V.    CHANGE OF STATUS

      Payments in the event of a change in status will not apply if no awards
      are made for the performance year.

      5.1   PRO-RATA ANNUAL AWARDS. A new Officer, whether hired or promoted to
            the position, or an Officer promoted to a higher salary grade during
            the Performance Year will receive a pro rata Annual Award based on
            the percentage of the Performance Year in which the employee is in a
            particular salary grade. An Officer whose salary grade has been
            lowered, but whose employment is not terminated, during the
            Performance Year will receive a pro rata Annual Award based on the
            percentage of the Performance Year in which the employee is in a
            particular salary grade.

      5.2   TERMINATION. An Officer whose employment is terminated pursuant to a
            violation of the Company code of conduct or other corporate policies
            will not be considered for an Annual Award.

      5.3   RESIGNATION. An Officer who resigns during or after a Performance
            Year will not be eligible for an Annual Award. If the resignation is
            due to reasons such as a downsizing or reorganization, or the ill
            health of the Officer or ill health in the immediate family, the
            Officer may petition the Committee and may be considered, in the
            discretion of the Committee, for a pro rata Annual Award. The
            Committee's decision to approve or deny the request for a pro rata
            Annual Award shall be final.

      5.4   DEATH, DISABILITY, RETIREMENT, LEAVE OF ABSENCE. An Officer whose
            status as an active employee is changed during the Performance Year
            due to death, Disability, Retirement, or Leave of Absence will
            receive a pro rata Annual Award. An Officers who retires, is on
            disability or leave of absence during the performance year and who
            becomes employed by a competitor of CMS Energy or Consumers Energy
            prior to one year after the award payout will forfeit all rights to
            an Award, unless prior approval has been granted by the Committee.

VI.   MISCELLANEOUS

      6.1   IMPACT ON BENEFIT PLANS. Payments made under the Plan will be
            considered as earnings for the Supplemental Executive Retirement
            Plan (Salary Grades E-3 through E-9) but not for purposes of the
            Employees' Savings Plan, Pension Plan, or other employee benefit
            programs.

      6.2   IMPACT ON EMPLOYMENT. Neither the adoption of the Plan nor the
            granting of any Annual Award under the Plan will be deemed to create
            any right in any individual to be retained or continued in the
            employment of the Company or any corporation within the Company's
            control group.

      6.3   TERMINATION OR AMENDMENT OF THE PLAN. The Company at any time may,
            in writing, terminate or amend the Plan.
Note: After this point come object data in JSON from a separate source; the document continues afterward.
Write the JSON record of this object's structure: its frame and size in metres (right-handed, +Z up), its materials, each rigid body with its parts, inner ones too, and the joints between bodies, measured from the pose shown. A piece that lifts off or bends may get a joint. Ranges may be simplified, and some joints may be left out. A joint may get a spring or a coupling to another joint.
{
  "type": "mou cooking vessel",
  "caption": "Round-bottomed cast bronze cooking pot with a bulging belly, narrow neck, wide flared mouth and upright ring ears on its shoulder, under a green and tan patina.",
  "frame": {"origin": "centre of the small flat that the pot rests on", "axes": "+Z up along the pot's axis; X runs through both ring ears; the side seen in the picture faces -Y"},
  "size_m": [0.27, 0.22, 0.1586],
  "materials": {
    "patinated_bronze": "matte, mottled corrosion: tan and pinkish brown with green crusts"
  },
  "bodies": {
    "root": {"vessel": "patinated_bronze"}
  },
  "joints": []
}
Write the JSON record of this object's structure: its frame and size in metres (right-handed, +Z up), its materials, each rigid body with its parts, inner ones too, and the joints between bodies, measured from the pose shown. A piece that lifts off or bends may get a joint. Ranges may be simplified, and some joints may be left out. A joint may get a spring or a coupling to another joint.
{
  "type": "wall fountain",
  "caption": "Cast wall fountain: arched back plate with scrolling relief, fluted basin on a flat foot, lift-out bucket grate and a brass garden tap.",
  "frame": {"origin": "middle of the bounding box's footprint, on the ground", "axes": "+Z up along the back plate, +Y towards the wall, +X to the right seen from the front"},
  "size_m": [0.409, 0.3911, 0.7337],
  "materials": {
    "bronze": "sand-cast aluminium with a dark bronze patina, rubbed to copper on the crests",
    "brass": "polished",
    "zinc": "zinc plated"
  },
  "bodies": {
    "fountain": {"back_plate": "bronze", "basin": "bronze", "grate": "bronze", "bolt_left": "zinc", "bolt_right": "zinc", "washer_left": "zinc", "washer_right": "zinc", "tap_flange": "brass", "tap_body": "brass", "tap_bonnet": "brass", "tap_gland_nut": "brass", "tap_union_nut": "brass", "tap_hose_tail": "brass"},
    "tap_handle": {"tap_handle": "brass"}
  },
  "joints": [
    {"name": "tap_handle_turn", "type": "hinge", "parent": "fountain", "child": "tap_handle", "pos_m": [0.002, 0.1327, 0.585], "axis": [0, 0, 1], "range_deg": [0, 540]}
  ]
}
                                       7


      6.4   GOVERNING LAW. The Plan will be governed and construed in accordance
            with the laws of the State of Michigan.
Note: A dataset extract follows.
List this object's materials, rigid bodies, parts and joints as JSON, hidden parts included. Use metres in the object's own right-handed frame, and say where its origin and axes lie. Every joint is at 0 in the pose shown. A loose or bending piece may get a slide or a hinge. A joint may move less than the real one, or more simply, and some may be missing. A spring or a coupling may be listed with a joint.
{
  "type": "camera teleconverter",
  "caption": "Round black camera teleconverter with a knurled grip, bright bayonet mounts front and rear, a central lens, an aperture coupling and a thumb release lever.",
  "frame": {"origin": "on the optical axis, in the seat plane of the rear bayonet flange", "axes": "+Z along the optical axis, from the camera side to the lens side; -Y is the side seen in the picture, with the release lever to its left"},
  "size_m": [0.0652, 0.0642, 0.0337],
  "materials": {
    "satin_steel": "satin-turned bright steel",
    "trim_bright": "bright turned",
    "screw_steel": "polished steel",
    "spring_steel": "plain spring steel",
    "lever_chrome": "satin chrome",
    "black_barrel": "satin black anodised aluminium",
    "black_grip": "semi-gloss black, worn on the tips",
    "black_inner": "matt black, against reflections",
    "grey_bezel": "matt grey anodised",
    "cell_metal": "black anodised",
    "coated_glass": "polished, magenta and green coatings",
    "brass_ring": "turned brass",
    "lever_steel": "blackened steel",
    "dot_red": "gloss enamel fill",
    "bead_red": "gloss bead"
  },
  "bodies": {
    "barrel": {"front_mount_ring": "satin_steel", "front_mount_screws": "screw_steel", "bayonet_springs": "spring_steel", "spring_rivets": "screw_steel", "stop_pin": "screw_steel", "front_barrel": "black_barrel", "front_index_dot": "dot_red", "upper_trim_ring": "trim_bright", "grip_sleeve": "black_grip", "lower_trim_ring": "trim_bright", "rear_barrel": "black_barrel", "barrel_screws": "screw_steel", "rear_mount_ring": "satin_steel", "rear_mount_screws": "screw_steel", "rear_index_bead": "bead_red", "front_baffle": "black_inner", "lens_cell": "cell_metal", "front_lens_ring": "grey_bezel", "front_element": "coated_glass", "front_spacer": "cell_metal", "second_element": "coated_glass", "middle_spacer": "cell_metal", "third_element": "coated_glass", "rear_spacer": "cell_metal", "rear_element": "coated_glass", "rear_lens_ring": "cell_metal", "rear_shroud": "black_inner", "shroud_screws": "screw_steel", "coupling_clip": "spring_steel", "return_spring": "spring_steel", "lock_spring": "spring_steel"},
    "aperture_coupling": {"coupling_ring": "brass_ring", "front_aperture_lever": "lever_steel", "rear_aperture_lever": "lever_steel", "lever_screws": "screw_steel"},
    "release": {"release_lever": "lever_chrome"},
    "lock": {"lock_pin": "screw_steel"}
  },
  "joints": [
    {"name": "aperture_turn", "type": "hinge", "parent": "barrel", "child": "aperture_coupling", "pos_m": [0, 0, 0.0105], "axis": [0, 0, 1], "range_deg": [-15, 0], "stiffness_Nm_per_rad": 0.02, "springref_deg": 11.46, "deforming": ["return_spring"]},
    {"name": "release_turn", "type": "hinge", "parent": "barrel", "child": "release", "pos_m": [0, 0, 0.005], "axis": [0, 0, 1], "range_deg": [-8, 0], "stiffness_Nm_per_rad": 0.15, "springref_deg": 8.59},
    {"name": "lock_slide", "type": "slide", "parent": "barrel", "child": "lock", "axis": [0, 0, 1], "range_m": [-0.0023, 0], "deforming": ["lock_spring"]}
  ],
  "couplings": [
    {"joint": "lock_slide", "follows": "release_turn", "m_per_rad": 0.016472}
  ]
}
      6.5   DISPUTE RESOLUTION. Any disputes related to the Plan should first be
            brought to the Plan Administrator. If that does not result in a
            mutually agreeable resolution, then the dispute shall be subject to
            final and binding arbitration before a single arbitrator selected by
            the parties to be conducted in Jackson, Michigan. The arbitration
            will be conducted and finished within 90 days of the selection of
            the arbitrator. The parties shall share equally the cost of the
            arbitrator and of conducting the arbitration proceeding, but each
            party shall bear the cost of its own legal counsel and experts and
            other out-of-pocket expenditures.